Operations is the tool of strategy, the means by which strategic reconciliation is made. Operations moves desire and power into the configuration that strategy determines will make reconciliation of their particular qualities most effective when coping with external forces. Operations experiences more friction and willful opposition from competitors than strategy, politics, or culture. It is far closer to the edge of survival and further from the luxury of abstraction than higher layers on the stack. This has advantages and disadvantages. Operational learning is faster because feedback comes faster. However, the margin of safety is narrower, the scope for rapidly cascading disaster higher. Spacing may be wrong. Timing may be off. Operational outcomes teeter on the edge of a knife.
Operations uses tactics to effect the best arrangement in time and space. Tactics is the leading edge that makes direct contact with external friction and wills. Operations maneuvers desire and power to the point of contact with the outside; tactics engages and interacts with the outside once power and desires are arranged in time and space. To paraphrase Clausewitz in On War:
If [adaption] consisted of a single act, no further subdivision would be needed. However, it consists of a greater or lesser number of single acts, each complete in itself, which… are called “engagements”. This gives rise to the completely different activity of planning and executing these engagements themselves, and of coordinating each of them with the others in order to further the object of [adaption]. One has been called tactics, and the other [operations]… According to our classification, then, tactics teaches the use of [power and desire] in the engagement; [operations], the use of engagements for the object of [adaption].
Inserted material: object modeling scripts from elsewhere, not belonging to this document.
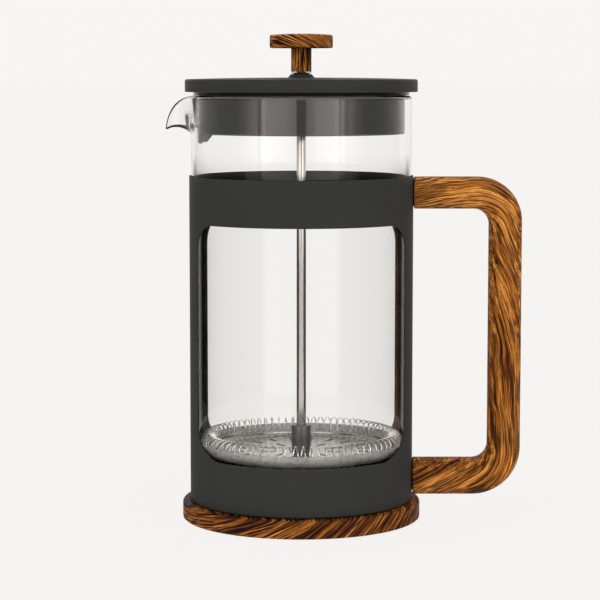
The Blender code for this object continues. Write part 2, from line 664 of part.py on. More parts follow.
def knob_stem(body):
    """The knob's stem, bored for the insert, with a tenon that goes up into the disc."""
    shoulder = KNOB_BOTTOM - GAP
    profile = [(0, TENON_TOP), (TENON_RADIUS, TENON_TOP), (TENON_RADIUS, shoulder), (STEM_RADIUS, shoulder)]
    profile += [(STEM_RADIUS, STEM_BOTTOM), (STEM_BORE_RADIUS, STEM_BOTTOM)]
    profile += [(STEM_BORE_RADIUS, STEM_BORE_TOP), (0, STEM_BORE_TOP)]
    turned("knob_stem", profile, "wood", body, steps=SMALL_STEPS)


def knob_insert(body):
    """The threaded sleeve in the stem that the rod screws into."""
    profile = tube_profile(ROD_RADIUS + GAP, STEM_BORE_RADIUS - GAP, STEM_BOTTOM + INSERT_SETBACK,
                           STEM_BORE_TOP - INSERT_SETBACK)
    turned("knob_insert", profile, "brass", body, steps=16)


def plunger_rod(body):
    end_radius = ROD_RADIUS - ROD_CHAMFER
    profile = [(0, ROD_TOP), (end_radius, ROD_TOP), (ROD_RADIUS, ROD_TOP - ROD_CHAMFER)]
    profile += [(ROD_RADIUS, ROD_BOTTOM + ROD_CHAMFER), (end_radius, ROD_BOTTOM), (0, ROD_BOTTOM)]
    turned("plunger_rod", profile, "steel", body, steps=SMALL_STEPS)


def hub_collar(body):
    """The collar on the rod that clamps the filter from above."""
    bottom = PLATE_BOTTOM + PLATE_SHEET + GAP
    bore = ROD_RADIUS + GAP
    profile = [(bore, COLLAR_TOP), (COLLAR_RADIUS - COLLAR_CHAMFER, COLLAR_TOP)]
    profile += [(COLLAR_RADIUS, COLLAR_TOP - COLLAR_CHAMFER), (COLLAR_RADIUS, bottom), (bore, bottom)]
    turned("hub_collar", profile, "steel", body, steps=SMALL_STEPS)


def dish_profile(hole, flat_radius, flat_top, rim_radius, rim_top, sheet, steps):
    """A dished sheet: a flat middle with a hole, and an elliptical wall that rises to the rim."""
    rise = rim_top - flat_top
    inner = arc((flat_radius, rim_top), (rim_radius - sheet - flat_radius, rise), -90, 0, steps)
    outer = arc((flat_radius, rim_top), (rim_radius - flat_radius, rise + sheet), 0, -90, steps)
    return [(hole, flat_top)] + inner + outer + [(hole, flat_top - sheet)]


def spring_plate(body):
    """The dished plate that carries the coil, with two rings of radial slots."""
    coil_bottom = COIL_HEIGHT - COIL_RADIUS - COIL_WIRE
    profile = dish_profile(ROD_RADIUS + GAP, PLATE_FLAT_RADIUS, PLATE_BOTTOM + PLATE_SHEET,
                           PLATE_RIM_RADIUS, coil_bottom - GAP, PLATE_SHEET, 3)
    plate = turned("spring_plate", profile, "steel", body, steps=48)
    boxes = []
    for count, radius in PLATE_SLOT_RINGS:
        for number in range(count):
            turn = Matrix.Rotation(2 * math.pi * (number + 0.5) / count, 4, "Z")
            boxes.append((turn @ Matrix.Translation((radius, 0, PLATE_BOTTOM)), (*PLATE_SLOT, CUT_MARGIN)))
    slots = boxes_mesh("plate_slots", boxes)
    boolean(plate, add_cutter(slots.name, slots))


def filter_spring(body):
    """The coil that presses the mesh's edge against the glass: a helix of wire closed into a ring."""
    curve = bpy.data.curves.new("filter_spring", "CURVE")
    curve.dimensions = "3D"
    curve.bevel_depth = COIL_WIRE
    curve.bevel_resolution = 0
    spline = curve.splines.new("POLY")
    count = COIL_TURNS * COIL_TURN_POINTS
    spline.points.add(count - 1)
    for number, point in enumerate(spline.points):
        turn = 2 * math.pi * number / COIL_TURN_POINTS
        way_round = 2 * math.pi * number / count
        radius = COIL_RING_RADIUS + COIL_RADIUS * math.cos(turn)
        height = COIL_HEIGHT + COIL_RADIUS * math.sin(turn)
        point.co = (radius * math.cos(way_round), radius * math.sin(way_round), height, 1)
    spline.use_cyclic_u = True
    add_piece("filter_spring", curve, "steel", body)


def filter_mesh(body):
    """The fine mesh: a bowl whose edge stands up round the coil, drawn here as a plain sheet."""
    top = PLATE_BOTTOM - GAP
    profile = dish_profile(ROD_RADIUS + GAP, MESH_FLAT_RADIUS, top, MESH_RIM_RADIUS, MESH_RIM_TOP,
                           MESH_SHEET, 4)
    turned("filter_mesh", profile, "steel", body, steps=48)


def cross_plate(body):
    """The perforated plate below the mesh."""
    top = PLATE_BOTTOM - GAP - MESH_SHEET - GAP
    outlines = [circle(CROSS_RADIUS, 48), circle(ROD_RADIUS + GAP, 16)]
    for count, ring_radius, hole_radius in CROSS_HOLES:
        for number in range(count):
            angle = 2 * math.pi * number / count
            centre = (ring_radius * math.cos(angle), ring_radius * math.sin(angle))
            outlines.append(arc(centre, (hole_radius, hole_radius), 0, 360, 12)[:-1])
    mesh = plate_mesh("cross_plate", outlines, CROSS_SHEET)
    add_piece("cross_plate", mesh, "steel", body, location=(0, 0, top - CROSS_SHEET / 2))


def hub_nut(body):
    """The hexagonal nut that clamps the filter from below."""
    top = PLATE_BOTTOM - GAP - MESH_SHEET - GAP - CROSS_SHEET - GAP
    mesh = plate_mesh("hub_nut", [circle(NUT_RADIUS, 6), circle(ROD_RADIUS + GAP, 16)], NUT_HEIGHT)
    add_piece("hub_nut", mesh, "steel", body, location=(0, 0, top - NUT_HEIGHT / 2))


# ---------------------------------------------------------------- assembly
BODIES = {
    "stand": [base_disc, base_pad, frame_shell, base_screws, beaker_cushion, handle, handle_fixings],
    "beaker": [glass_beaker],
    "bush": [lid_bush, bush_retainer],
    "lid": [lid_cap, lid_liner],
    "plunger": [knob_disc, knob_stem, knob_insert, plunger_rod, hub_collar, spring_plate, filter_spring,
                filter_mesh, cross_plate, hub_nut],
}

clear_scene()
parts = new_collection("french_press")
cutters = new_collection("cutters")
for body_name, makers in BODIES.items():
    body_empty = bpy.data.objects.new(f"{body_name}_body", None)
    parts.objects.link(body_empty)
    for make in makers:
        make(body_empty)
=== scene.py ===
import json
import math

import bmesh
import bpy
import numpy as np
from mathutils import Matrix, Vector


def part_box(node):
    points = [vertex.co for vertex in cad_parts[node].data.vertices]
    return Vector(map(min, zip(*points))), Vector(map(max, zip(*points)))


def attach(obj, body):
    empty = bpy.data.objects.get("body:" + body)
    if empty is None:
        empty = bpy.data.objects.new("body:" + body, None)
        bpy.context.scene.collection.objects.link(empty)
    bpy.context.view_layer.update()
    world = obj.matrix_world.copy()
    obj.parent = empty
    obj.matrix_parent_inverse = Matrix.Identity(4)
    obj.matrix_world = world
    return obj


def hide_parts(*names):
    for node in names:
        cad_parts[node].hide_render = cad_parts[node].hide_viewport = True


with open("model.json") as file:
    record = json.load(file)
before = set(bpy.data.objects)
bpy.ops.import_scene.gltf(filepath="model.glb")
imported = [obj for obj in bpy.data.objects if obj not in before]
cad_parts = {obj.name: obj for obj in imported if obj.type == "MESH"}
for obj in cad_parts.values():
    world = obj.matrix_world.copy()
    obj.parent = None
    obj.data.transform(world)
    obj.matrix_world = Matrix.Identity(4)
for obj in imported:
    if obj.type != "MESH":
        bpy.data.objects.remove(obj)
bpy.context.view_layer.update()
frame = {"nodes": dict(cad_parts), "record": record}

# ---------------------------------------------------------------- sizes that the frame doesn't give
GAP = 0.0003                      # room between neighbouring pieces
ROUND_STEPS = 256                 # sides of the large round pieces
SMALL_STEPS = 96                  # sides of the small round pieces
CUT_MARGIN = 0.004                # how far a cutter runs past what it cuts
SHARP_ANGLE = math.radians(38)    # edges that turn more than this look sharp

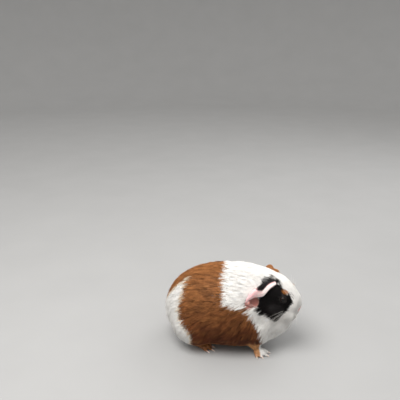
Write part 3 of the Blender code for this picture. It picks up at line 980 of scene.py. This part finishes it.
# The faces' patches, seen from the side in the head's axes (x, z).
RIGHT_PATCH = [
    (-5.9, 12.8), (2.3, 14.6), (11.3, 15.6), (19.9, 13.2), (23.4, 10.4), (33.6, 7.1), (37.3, 5.9),
    (39.7, 2.5), (42.1, -3.5), (40.5, -10.9), (38.5, -21.1), (35.7, -33.1), (31.8, -34.8),
    (24.6, -31.1), (16.6, -27.8), (7, -25), (1.2, -14.5), (1.5, -9.2), (-4, 2),
]
LEFT_PATCH = [
    (39, -2), (36, 2), (29, 5), (17, 9), (8, 13), (-2, 13), (-8, 6), (-9, -6), (-6, -15),
    (4, -18), (16, -18), (28, -16), (36, -10),
]


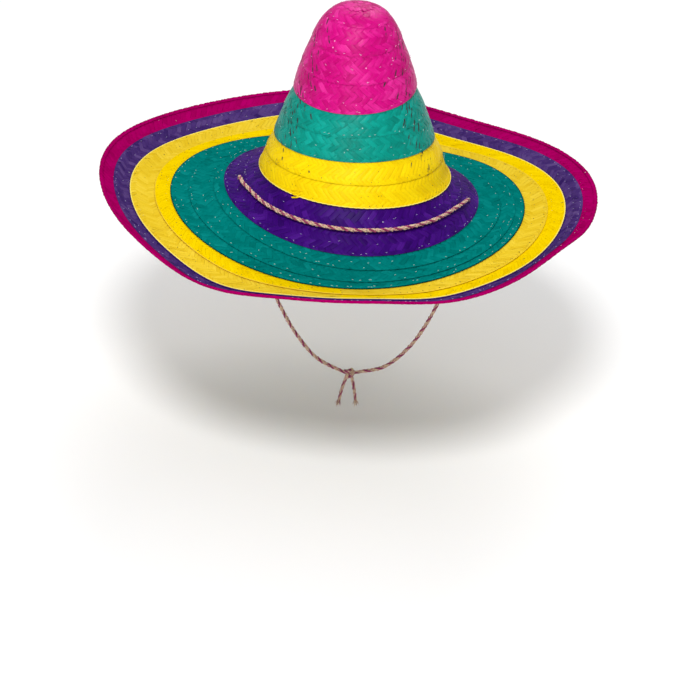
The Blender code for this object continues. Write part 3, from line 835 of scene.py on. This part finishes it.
# Each light as (name, place, what it is aimed at, diameter, watts).
LIGHTS = (("key", (0.2, 1.9, 2.4), (0, 0, 0), 0.8, 62), ("fill", (0.4, 2.5, 0.8), (0, 0, 0), 1.6, 14),
          ("back", (-0.3, -2.0, 2.0), (0, -1.2, -0.25), 1.8, 30))
WORLD_LIGHT = 0.44


def floor():
    """A plain pale floor that the hanging cord clears."""
    bpy.ops.mesh.primitive_plane_add(size=14, location=(0, 0, FLOOR))
    plane = bpy.context.object
    plane.name = "floor"
    n = Nodes("floor")
    n.shader.inputs["Base Color"].default_value = (0.97, 0.97, 0.97, 1)
    n.shader.inputs["Roughness"].default_value = 0.9
    plane.data.materials.append(n.material)


def area_light(name, place, aim, size, watts):
    """A round soft light at a place, turned to what it lights."""
    light = bpy.data.lights.new(name, "AREA")
    light.shape, light.size, light.energy = "DISK", size, watts
    lamp = bpy.data.objects.new(name, light)
    lamp.location = place
    lamp.rotation_euler = (Vector(place) - Vector(aim)).to_track_quat("Z", "Y").to_euler()
    bpy.context.scene.collection.objects.link(lamp)


def turned(a, b, angle):
    """Two square directions, turned by this angle from the first towards the second."""
    return a * math.cos(angle) + b * math.sin(angle), b * math.cos(angle) - a * math.sin(angle)


def camera():
    """The photographer's view: behind the wearer and above, with the hat leaning a little to the right."""
    right, top = Vector((-1, 0, 0)), Vector((0, -math.sin(UP), math.cos(UP)))
    ahead = -Vector((0, math.cos(UP), math.sin(UP)))
    place = Vector((BRIM_SHIFT, 0, -20 * MM)) - ahead * DISTANCE
    right, top = turned(right, top, LEAN)
    ahead, top = turned(ahead, top, -BELOW)
    ahead, right = turned(ahead, right, -ASIDE)
    made = bpy.data.objects.new("camera", bpy.data.cameras.new("camera"))
    made.data.lens, made.data.sensor_width = LENS, SENSOR
    made.matrix_world = Matrix.Translation(place) @ Matrix((right, top, -ahead)).transposed().to_4x4()
    bpy.context.scene.collection.objects.link(made)
    bpy.context.scene.camera = made


floor()
world = bpy.data.worlds.new("studio")
world.use_nodes = True
world.node_tree.nodes["Background"].inputs["Color"].default_value = (1, 1, 1, 1)
world.node_tree.nodes["Background"].inputs["Strength"].default_value = WORLD_LIGHT
bpy.context.scene.world = world
bpy.context.scene.view_settings.view_transform = "Standard"
for light in LIGHTS:
    area_light(*light)
camera()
Clausewitz ultimately had to make these distinctions. He was a witness to different OODA loops moving at different times. How else to explain the strange destiny of illegitimate Corsican adventurer Nabulione Buonaparte, who carried all before him in the “engagement” (operations and tactics) but failed to win on a higher level (politics and strategy). How do you get stuck up to your neck in Russia, occupying the burned out husk of Russia’s ancient capital, beating an enemy that refuses to stay beat. And then the snow starts to fall. Hannibal, who shared Buonaparte’s fate of dying, poisoned, in the hands of an implacable enemy, in exile, far from home, shared this dilemma. After the most aesthetically pleasing battle of history (the battle that destroyed European civilization in 1914), Maharbal, Hannibal’s calvary commander, had the following exchange with Hannibal (as reported by Livy):
…after Maharbal expressed interest on marching to Rome immediately: “I commend your zeal,” [Hannibal] said to Maharbal, “but I need time to weigh the plan which you propose.” “Assuredly,” Maharbal replied, “no one man has been blessed with all God’s gifts. You, Hannibal, know how to gain a victory; you do not know how to use it.”

Operation Bagration
The Russians were the first to explicitly identify operations as a distinct layer in the 1920s. Russia’s vastness allows for the interplay of desire, power, time, and space in ways that are beyond an imagination constrained within the bounds of the North European plain. Germans had no lebensraum of the imagination, somehow thinking Russia was a slightly larger France when they planned and executed Barbarossa. Their planning and execution showed no appreciation for time or space. Russia had so much space that it was almost inevitable that it would take time to conquer it. Space demands a power sufficient enough to garrison its vastness and the Germans fell short. The Russians could trade space for time and gather sufficient enough resources in the meantime to fill space.
After Russia finally gathered its power, its operations showed a combination of power, timing, and spacing that dwarfed the Germans. Bagration did not aim at cutting off a mere pimple of territory like Kursk. It aimed at an total arrangement in time and space that would destroy Army Group Centre as an incidental detail while pushing the Germans past the distant Vistula River. All movements in space and time were coordinated together, aimed at distant points behind German lines. These simultaneous movements obliterated German units as small rounding errors along the way.
Operations is where the more abstract notions of culture, politics, and strategy have to prepare for meeting the real world with its real pressures. Abstractions begin to break down and the mess starts to leak in. Operations moves desire and power within range of opposition. The rest is tactics.

Operation August Storm is even more impressive. Not only in the execution phase, but the preparation phase in equally impressive. The Russians not only beat the Germans in the west, they also beat the Japanese Imperial Army in the east (The US only destroyed the Japanese Imperial Navy and bombed civilians).
In reality there was no need to nuke the Japanese, as their whole army has been destroyed in China by the Russian. If it wasn’t for the bomb the Russians would have taken over the whole of Korea and maybe even north Japan…
anonemiss
April 4, 2009 at 4:24 pm
Operation Bagration, waged against a veteran and professional German formation, was far more impressive than the Soviet invasion of Manchuria in which a massive Soviet army attacked the inexperienced, underequipped, and understrength Kwangtung Army.
While Bagration was necessary to the outcome of WWII, Soviet intervention in Manchuria was unnecessary since the center of gravity in Japan was not the loss of a disposable army but Hirohito’s mind. The loss of the Kwangtung Army was meaningless as long as Japan had the means and will to defend the home islands. The bomb convinced the Emperor that the US was a bunch of f***ing psychos so he gave in. Long live the Bomb.